下面的代码生成一个包含两列的DataFrame，每列是一个向量列.

为什么在这种情况下会生成向量列? 在本例中，列表**my_list**只有一个元素，即元组。因此，DataFrame只有一行。这个元组有两个元素。因此，它生成一个两列的DataFrame。元组中的每个元素都是一个列表，因此结果列是向量列。

In [11]:
my_list = [(['a', 1], ['b', 2])]
df = spark.createDataFrame(my_list, ['x', 'y'])
df.show()

+------+------+
|     x|     y|
+------+------+
|[a, 1]|[b, 2]|
+------+------+





## 列及相关方法

有两种方式创建列:

1. 在*DataFrame*外直接创建: `df.colName`
2. 从列表达式创建: `df.colName + 1`

列类附带了一些可以操作列实例的方法。***但是，几乎所有的函数都来自`pyspark.sql`，函数的模块采用一个或多个列实例作为参数***。
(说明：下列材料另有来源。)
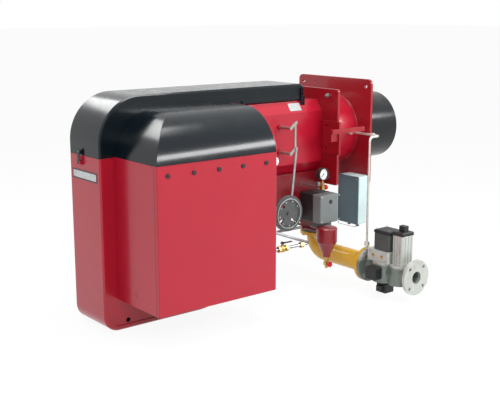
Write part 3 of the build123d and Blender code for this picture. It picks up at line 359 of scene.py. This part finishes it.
finishOf = {
    "red": ["blast_tube", "air_duct", "fan_casing", "side_hood"],
    # the mounting flange and head plate take the red with painted shade, the regulator bracket and
    # pilot filter the red with deeper painted shade
    "redInShade": ["mounting_flange", "head_plate"],
    "redInDeepShade": ["regulator_bracket", "pilot_filter"],
    "tubeBlack": ["flame_tube"],
    "black": ["cover_hinge", "motor_cowl", "air_inlet", "hood_screws", "gauge_needle",
              "pilot_lever"],
    "blackGloss": ["top_cover", "hood_lid"],
    "latchPlastic": ["latch_lever"],
    "blackPlastic": ["servo_base", "actuator_caps", "gas_switches", "gauge_case"],
    "greyPlastic": ["servo_cover", "air_switch"],
    "actuatorGrey": ["actuator_one"],
    "boxGrey": ["junction_box"],
    # the lid takes the box grey darkened as painted shade
    "boxGreyInShade": ["junction_lid"],
    "steel": ["gas_distributor", "diffuser_disc", "electrode_rods", "rotor_shaft", "air_rod",
              "gas_butterfly", "service_pipes"],
    "nickel": ["impulse_line"],
    "zinc": ["head_bolts", "electrode_clamps", "fan_wheel", "fan_scroll", "servo_crank",
             "servo_rod", "gas_rod", "damper_link", "damper_lower", "damper_upper",
             "gas_line_bolts"],
    "yellow": ["gas_elbow"],
    "alu": ["valve_blocks"],
    "valveGrey": ["valve_body"],
    "castDark": ["cam_disc", "butterfly_body"],
    "brass": ["service_cocks"],
    "ceramic": ["electrode_insulators"],
    "dialWhite": ["gauge_dial", "air_switch_cap"],
    "redPlastic": ["gauge_handle", "drain_knob"],
    "motorPaint": ["motor_body"],
    "gasketFibre": ["gas_gaskets"],
    "platePressed": ["blank_plates"],
}
for finishName, members in finishOf.items():
    for member in members:
        for slot in cadNodes[member].material_slots:
            slot.material = finishes[finishName]
print("finishes made:", len(finishes))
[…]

这些函数对于数据操作工具很重要。

### 接受列名作为参数的方法

* `corr(col1, col2)`: two column names.
* `cov(col1, col2)`: two column names.
* `crosstab(col1, col2)`: two column names.
* `describe(*cols)`: ***`*cols` refers to only column names (strings).***

### 以列名或列表达式或两者作为参数的方法

* `cube(*cols)`: column names (string) or column expressions or **both**.
* `drop(*cols)`: ***a list of column names OR a single column expression.***
* `groupBy(*cols)`: column name (string) or column expression or **both**.
* `rollup(*cols)`: column name (string) or column expression or **both**.
* `select(*cols)`: column name (string) or column expression or **both**.
* `sort(*cols, **kwargs)`: column name (string) or column expression or **both**.
* `sortWithinPartitions(*cols, **kwargs)`: column name (string) or column expression or **both**.
* `orderBy(*cols, **kwargs)`: column name (string) or column expression or **both**.
* `sampleBy(col, fractions, sed=None)`: a column name.
* `toDF(*cols)`: **a list of column names (string).**
* `withColumn(colName, col)`: `colName` refers to column name; `col` refers to a column expression.
* `withColumnRenamed(existing, new)`: takes column names as arguments.
* `filter(condition)`: ***condition** refers to a column expression that returns `types.BooleanType` of values.